The leadership team met weekly, made key decisions collectively, and used regular protocols to engage deeply in planning and problem-solving. Shared leadership here wasn’t about delegation—it was about ensuring everyone felt seen, heard, and responsible for the work.
School B: Large, Stable Staff
With more than 40 teachers and low turnover, this school had an existing leadership team. But it wasn't yet functioning as the engine of school improvement. Here, we focused on developing a high-functioning BLT (Building Leadership Team) that truly owned the vision and strategies for improvement.
We coached teacher leaders to develop the facilitation skills, instructional expertise, and team leadership habits needed to support collaborative teacher teams. In this context, shared leadership meant building capacity across a wide base of teacher leaders and distributing ownership through purposeful structures.
Same goal. Same system. Different strategies—because context demands it.
Leadership Practices That Flex with Context
We've talked about the four broad domains of leadership practice in previous blogs. These practices remain essential, but their implementation must flex based on the local context.
1. Setting Directions
Build a shared vision
Identify specific, shared goals
Create high-performance expectations
Communicate the vision clearly
Example Contextual Shift: In a veteran staff with deep history, co-constructing vision honors past successes. In a newer staff, the vision might need to be built from scratch—with more structure and modeling.

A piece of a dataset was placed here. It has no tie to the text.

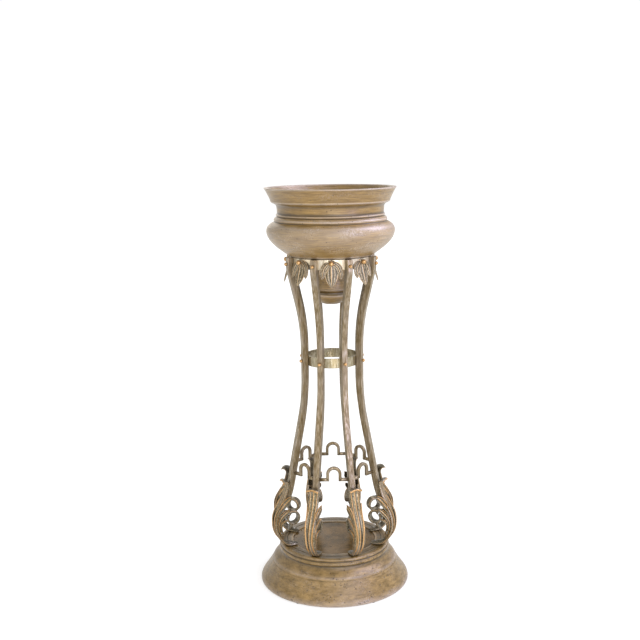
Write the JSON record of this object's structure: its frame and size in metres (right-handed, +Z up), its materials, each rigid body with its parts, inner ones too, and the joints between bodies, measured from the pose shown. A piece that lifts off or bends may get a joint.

2. Building Relationships & Developing People
Support staff growth
Model core values
Build trust
Establish positive relationships with families and communities
Example Contextual Shift: Developing people in a high-trust culture allows for autonomy and distributed mentoring. In lower-trust environments, leaders must build credibility through consistency and emotional intelligence.
3. Developing the Organization
Build collaborative culture
Structure for distributed leadership
Connect to the wider environment
Allocate resources to support goals
Example Contextual Shift: Small schools may blend roles and rely on flexible teams. Larger schools may require distinct team structures and documented systems to ensure alignment.
4. Improving the Instructional Program
Staff the program strategically
Provide instructional support
Monitor learning and progress
Protect time for teaching and learning
Example Contextual Shift: Instructional improvement in a school with frequent staff turnover may focus on rapid onboarding and tight curriculum structures. In more stable environments, it may center on deepening collaborative inquiry cycles.
Leadership is Contextual, but It’s Not Chaotic
Being responsive to context doesn’t mean being reactive or inconsistent. Instead, it means building your leadership strategy around three core questions:
What are the key characteristics of this school’s context?
Size, staff experience, stability, community involvement, improvement history.
What is the current developmental phase of the school?
Turnaround, stabilizing, growth, innovation?
What routines, relationships, and strengths can we leverage?
A popular assembly? A respected teacher? A strong PTO?
As Bringing Context Out of the Shadows (Hallinger, 2018) highlights, context-sensitive leadership is about finding "decisional space": the places where leaders have discretion to act strategically.
Great leaders find the leverage points within their unique context—and use those to accelerate improvement.
Final Thoughts: Context Reveals the Opportunity
Every school is different. But every school has strengths. The job of the leader is to find them.
Who holds power and influence in this school?
What routines do people already love and trust?
What community structures can be leveraged to support the work?
We’ve seen leaders use weekly assemblies to cast vision, tap into strong PTOs to drive parent engagement, and empower veteran staff to mentor across generations.
In every context, there are opportunities. The key is knowing where to look—and how to lead from what’s already strong.
Discussion Question:
How has your context shaped the way you share leadership in your school? What leverage points have made the biggest difference?